Hence, given their fondness for linking to case law, I would ask them to furnish you with an example of UK case law that shows that hotlinking/embedding is illegal under UK law, because you do not currently understand how you can be committing copyright infringement when the image itself is not actually stored on your server, but rather stored on the servers of Imagevenue.

Don’t let them cloud the issues here - it really does make their paper thin arguments around secondary liability irrelevant if the actual ‘use’ of the image isn’t actually illegal in the first place :slight_smile:

Also please be careful as they (and maybe you) keep using terms like ‘remove the images’. There are no images on your server to remove, this is just HTML code that is being used to ‘point’ to an image stored on the imagevenue site. The only people who can remove the image are Imagevenue. You really have to make this point very clear indeed.

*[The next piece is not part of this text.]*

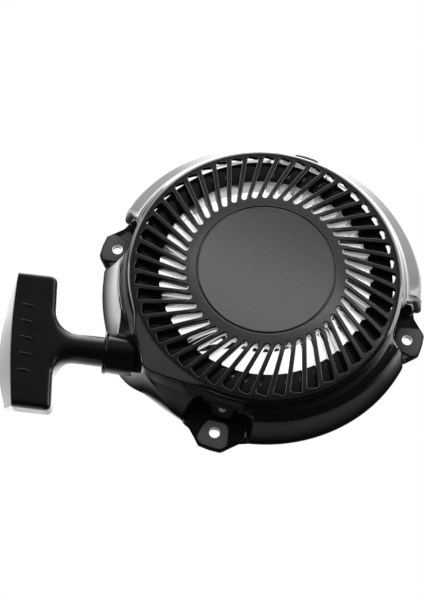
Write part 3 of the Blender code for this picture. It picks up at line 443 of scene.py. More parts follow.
def cord_material():
    """Braided polyester cord: grey-brown with darker tracer flecks, dull and fibrous."""
    m, nt, bsdf = new_mat("braided_cord")
    tc = node(nt, "ShaderNodeTexCoord")
    n1 = node(nt, "ShaderNodeTexNoise")
    n1.inputs["Scale"].default_value = 1500.0
    n1.inputs["Detail"].default_value = 5.0
    nt.links.new(tc.outputs["Object"], n1.inputs["Vector"])
    vo = node(nt, "ShaderNodeTexVoronoi")
    vo.inputs["Scale"].default_value = 620.0
    nt.links.new(tc.outputs["Object"], vo.inputs["Vector"])
    mix = node(nt, "ShaderNodeMix", data_type='RGBA')
    mix.inputs[6].default_value = (0.095, 0.080, 0.064, 1)
    mix.inputs[7].default_value = (0.028, 0.022, 0.017, 1)
    nt.links.new(ramp_node(nt, vo.outputs["Distance"], 0.25, 0.6, 0.0, 1.0), mix.inputs[0])
    mix2 = node(nt, "ShaderNodeMix", data_type='RGBA')
    nt.links.new(mix.outputs[2], mix2.inputs[6])
    mix2.inputs[7].default_value = (0.17, 0.145, 0.12, 1)
    nt.links.new(ramp_node(nt, n1.outputs["Fac"], 0.55, 0.75, 0.0, 0.7), mix2.inputs[0])
    nt.links.new(mix2.outputs[2], bsdf.inputs["Base Color"])
    bsdf.inputs["Roughness"].default_value = 0.85
    bsdf.inputs["Sheen Weight"].default_value = 0.3
    bp = node(nt, "ShaderNodeBump")
    bp.inputs["Strength"].default_value = 0.6
    bp.inputs["Distance"].default_value = 0.0002
    nt.links.new(vo.outputs["Distance"], bp.inputs["Height"])
    nt.links.new(bp.outputs[0], bsdf.inputs["Normal"])
    return m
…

I’m wondering if these trolls have even checked this, maybe they just have a screenshot of your site sent to them by the photographer and they just assumed it was hosted on your server? Please tell me that you have the original ‘imagevenue’ URL? If not, get digging through your site’s entries in archive.org and see if you can find it.

Please keep us informed. And if you’d rather not say publicly, feel free to PM me the name and details of the legal firm threatening you.